While proving things formally about something as complicated as AI is hard it would be misleading to act as if this makes the question “is it possible to have AIs that don’t wirehead” at all an open question. The probability that such an AI is impossible is sufficiently small as to be safely ignored. Objective functions which wirehead are fairly obviously just a subset of objective functions which optimize towards any arbitrary state of the universe. That paperclip maximisers could theoretically exist is not something that is an open question on LW and so therefore it would be rather incoherent for LW to have much doubt whether something in a far broader class that includes paperclippers could exist.
Where the thoughts are actually more complicated and in doubt is in regards to what humans in general or ourselves in particular actually want. Introspection is far too uncertain in that regard!
While I agree completely with this comment, I’m upvoting almost entirely because of this sentence:
Thanks, it felt like just leaving the refutation there was more argumentative when I intended more discussion/elaboration so I tried to preemptively de-escalate and emphasize that we mostly agreed.
I agree completely that human value is particularly hard to ascertain.
As for wireheading, well, I guess I am questioning the feasibility of objective paperclippers. If you stick one in a perfect, indistinguishable-in-principle experience machine, what then are its paperclip preferences about?
To approach it from a different angle, if we live in many worlds, can we specify which world our preferences are about? It seems likely to me that the answer is yes, but in the absence of an answer to that question, I’m still pretty uncertain.

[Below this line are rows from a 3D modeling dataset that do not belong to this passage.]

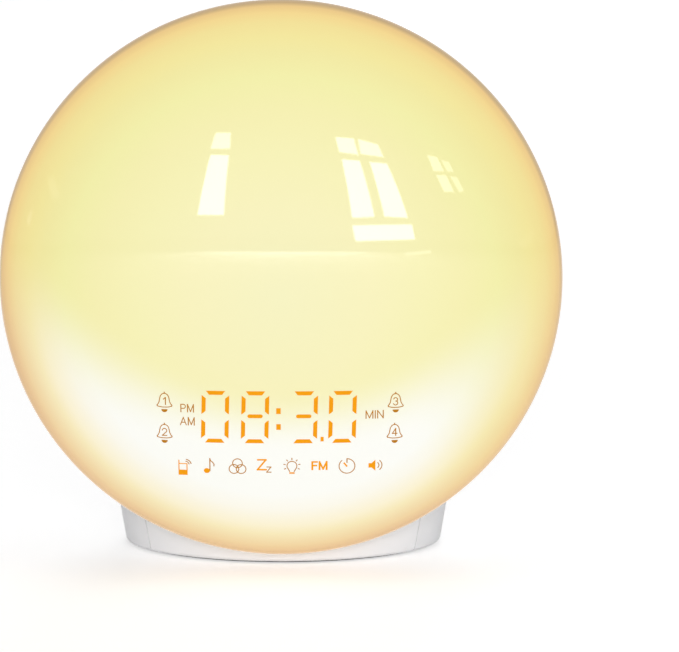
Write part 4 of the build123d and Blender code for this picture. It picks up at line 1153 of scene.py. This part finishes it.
def place_camera(scene):
    """Camera in front of the dome, a little above it. Gives its place."""
    sizes = studio()
    aim = dome_middle() + Vector((sizes.aim_right, 0, -sizes.aim_drop))
    eye = aim + Vector((0, -cos(sizes.elevation), sin(sizes.elevation))) * sizes.distance
    data = bpy.data.cameras.new("camera")
    data.lens = sizes.lens
    data.sensor_width = SENSOR_WIDTH
    data.clip_start, data.clip_end = CLIP_FROM_TO
    camera = add_object("camera", data)
    camera.location = eye
    camera.rotation_euler = Euler((pi / 2 - sizes.elevation, 0, 0))
    scene.camera = camera
    return eye


def lamp_material(name, strength):
    """Plain glow of a window pane."""
    material = bpy.data.materials.new(name)
    material.use_nodes = True
    tree = material.node_tree
    tree.nodes.remove(tree.nodes["Principled BSDF"])
    glow = make_node(tree, "ShaderNodeEmission", Strength=strength)
    feed(tree, tree.nodes["Material Output"], {"Surface": glow.outputs[0]})
    return material


def place_windows(eye):
    """Bright panes round the clock and over the floor, where the dome mirrors them as highlights."""
    for number, (corners, share) in enumerate(PANES, start=1):
        bm = bmesh.new()
        verts = []
        for x, z in corners:
            point = dome_point(x * MM, z * MM)
            mirrored = (point - eye).normalized().reflect(dome_normal(point))
            reach = studio().window_distance
            if mirrored.z < 0:
                reach = min(reach, point.z / -mirrored.z * FLOOR_CLEARANCE)
            verts.append(bm.verts.new(point + mirrored * reach))
        bm.faces.new(verts)
        mesh = mesh_from(bm, "pane")
        mesh.materials.append(lamp_material(f"pane_{number}", studio().window_light * share))
        pane = add_object(f"window_pane_{number}", mesh)
        pane.visible_camera = False
        pane.visible_diffuse = False
        pane.visible_shadow = False
        pane.visible_transmission = False


def place_lights():
    """Soft boxes all round, which light the clock but don't show in its gloss."""
    target = dome_middle()
    for name, place, size, power in SOFTBOXES:
        data = bpy.data.lights.new(name, "AREA")
        data.shape = "SQUARE"
        data.size = size
        data.energy = power
        lamp = add_object(name, data)
        lamp.location = place
        lamp.rotation_euler = (target - Vector(place)).to_track_quat("-Z", "Y").to_euler()
        lamp.visible_glossy = False


def seen_share(tree):
    """1 where a surface is seen straight or through something, less where it is mirrored, else 0."""
    rays = make_node(tree, "ShaderNodeLightPath").outputs
    mirrored = math_node(tree, "MULTIPLY", rays["Is Glossy Ray"], MIRRORED_SHARE)
    straight = math_node(tree, "MAXIMUM", rays["Is Camera Ray"], rays["Is Transmission Ray"])
    return math_node(tree, "MAXIMUM", mirrored, straight)


def place_floor():
    """Wide pale floor that shows as white and keeps the clock's shadow."""
    bm = bmesh.new()
    bmesh.ops.create_grid(bm, x_segments=1, y_segments=1, size=FLOOR_SIZE / 2)
    mesh = mesh_from(bm, "floor")
    pale = Finish("floor_pale").tint((0.80, 0.80, 0.80), 0.01, 2.0)
    lift = pale.math("MULTIPLY", seen_share(pale.tree), FLOOR_LIFT)
    pale.set(Roughness=0.9, Emission_Color=(1, 1, 1, 1), Emission_Strength=lift)
    mesh.materials.append(pale.material)
    floor = add_object("floor", mesh)


def light_world(scene):
    """Pale surroundings, brightest where they are seen straight, a little less where they are mirrored."""
    world = bpy.data.worlds.new("surroundings")
    scene.world = world
    world.use_nodes = True
    tree = world.node_tree
    level = make_node(tree, "ShaderNodeMapRange", To_Min=WORLD_LIGHT, To_Max=1.0, Value=seen_share(tree))
    feed(tree, tree.nodes["Background"], {"Color": (1, 1, 1, 1), "Strength": level.outputs[0]})


class CLOCK_PT_panel(bpy.types.Panel):
    """Lists the clock's pieces in the 3D view's sidebar"""

    bl_idname = "CLOCK_PT_panel"
    bl_label = "Sunrise alarm clock"
    bl_space_type = "VIEW_3D"
    bl_region_type = "UI"
    bl_category = "Clock"

    def draw(self, context):
        for operator in OPERATORS:
            self.layout.operator(operator.bl_idname)
        for settings in (dome(), display(), finish(), studio()):
            box = self.layout.box()
            for name in settings.bl_rna.properties.keys():
                if name not in ("rna_type", "name"):
                    box.prop(settings, name)


SETTINGS = {"clock_dome": DomeSettings, "clock_display": DisplaySettings,
            "clock_finish": FinishSettings, "clock_stage": StageSettings}
OPERATORS = (CLOCK_OT_stage, CLOCK_OT_dome, CLOCK_OT_display, CLOCK_OT_case, CLOCK_OT_keys,
             CLOCK_OT_fasteners, CLOCK_OT_inside)
CLASSES = (*SETTINGS.values(), *OPERATORS, CLOCK_PT_panel)


def register():
    """Registers the classes and the scene's settings."""
    for listed in CLASSES:
        bpy.utils.register_class(listed)
    for name, settings in SETTINGS.items():
        setattr(bpy.types.Scene, name, PointerProperty(type=settings))


def unregister():
    """Removes what register added."""
    for name in SETTINGS:
        delattr(bpy.types.Scene, name)
    for listed in reversed(CLASSES):
        bpy.utils.unregister_class(listed)


def main():
    """Makes every piece."""
    register()
    bpy.ops.clock.stage()
    bpy.ops.clock.dome()
    bpy.ops.clock.display()
    bpy.ops.clock.case()
    bpy.ops.clock.keys()
    bpy.ops.clock.fasteners()
    bpy.ops.clock.inside()


if __name__ == "__main__":
    main()
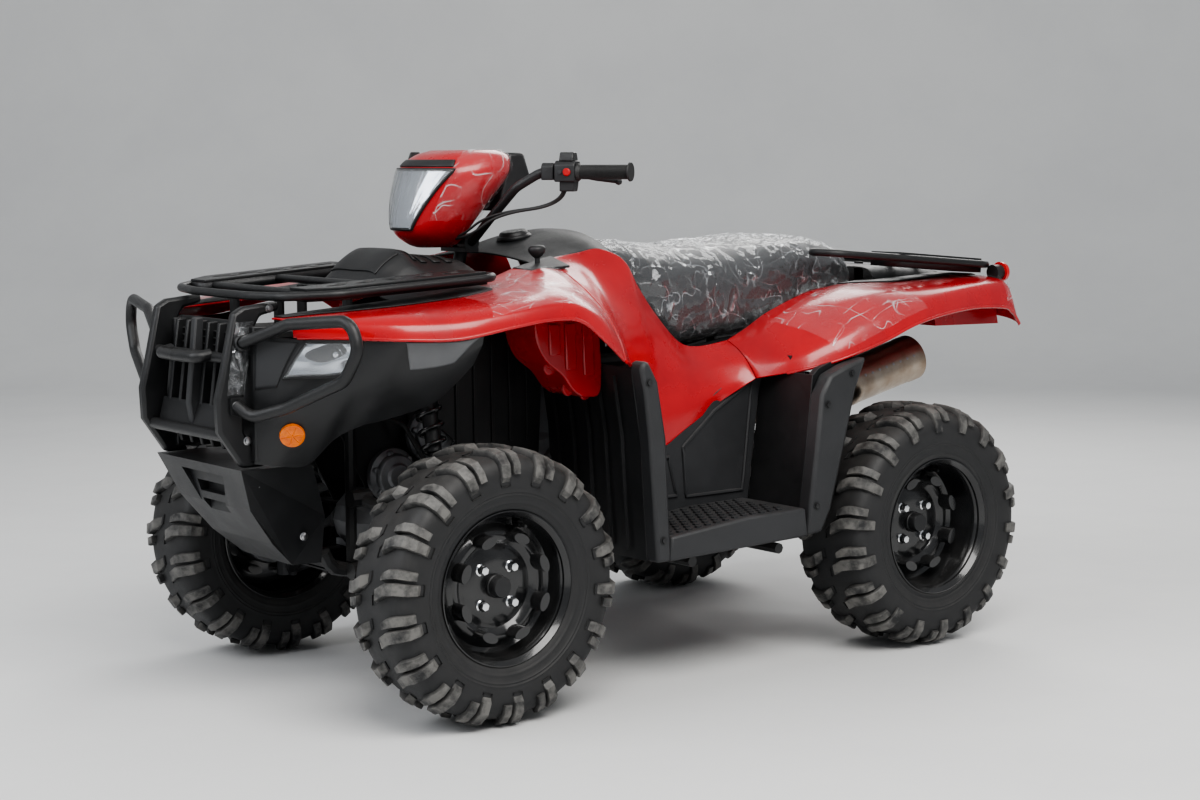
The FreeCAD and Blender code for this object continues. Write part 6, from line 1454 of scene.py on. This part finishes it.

As for wireheading, well, I guess I am questioning the feasibility of objective paperclippers. If you stick one in a perfect, indistinguishable-in-principle experience machine, what then are its paperclip preferences about?
Yes, that’s one place where thinking about AIs is a bit more complex than we’re used to. After all us humans seem to handling things simply—we take our input rather literally and just act. If we are creating an intelligent agent such as a paperclip maximiser however we need to both program it both to find itself within the universal wavefunction and tell it which part of the wavefunction to create paperclips in.
It seems like the natural thing to create when creating an ‘objective’ paperclipper is one which maximises physical paperclips in the universe. This means that the clipper must make a probability estimate with regard to how likely it is to be in a simulation relative to how likely it is to be in the objective reality and then trade off it’s prospects for influence. If it thinks it is in the universe without being simulated it’ll merrily take over and manufacture. If it predicts that it is in a simulated ‘experience machine’ it may behave in whatever way it thinks will influence the creators to be most likely to allow a paperclip maximiser (itself or another—doesn’t care) to escape.
To approach it from a different angle, if we live in many worlds, can we specify which world our preferences are about? It seems likely to me that the answer is yes, but in the absence of an answer to that question, I’m still pretty uncertain.
I would say yes to this one with perhaps less uncertainty—I have probably thought about the question somewhat more while writing a post and more attention should usually reduce uncertainty. We have a universal wavefunction, we chose a part of it that approximately represents an Everett branch and program it to “Care Here”. After all if we think about preferences with respect to Many Worlds and maintain preferences that “add up to normal” then this is basically what we are doing ourselves already.
I currently do not wish to be wireheaded, but I’m uncertain whether that aversion will turn out to be coherent. A technique for preventing AIs from wireheading has not yet been discovered, and there is no proof that one exists. So in that sense LW’s thoughts on the subject are necessarily incomplete.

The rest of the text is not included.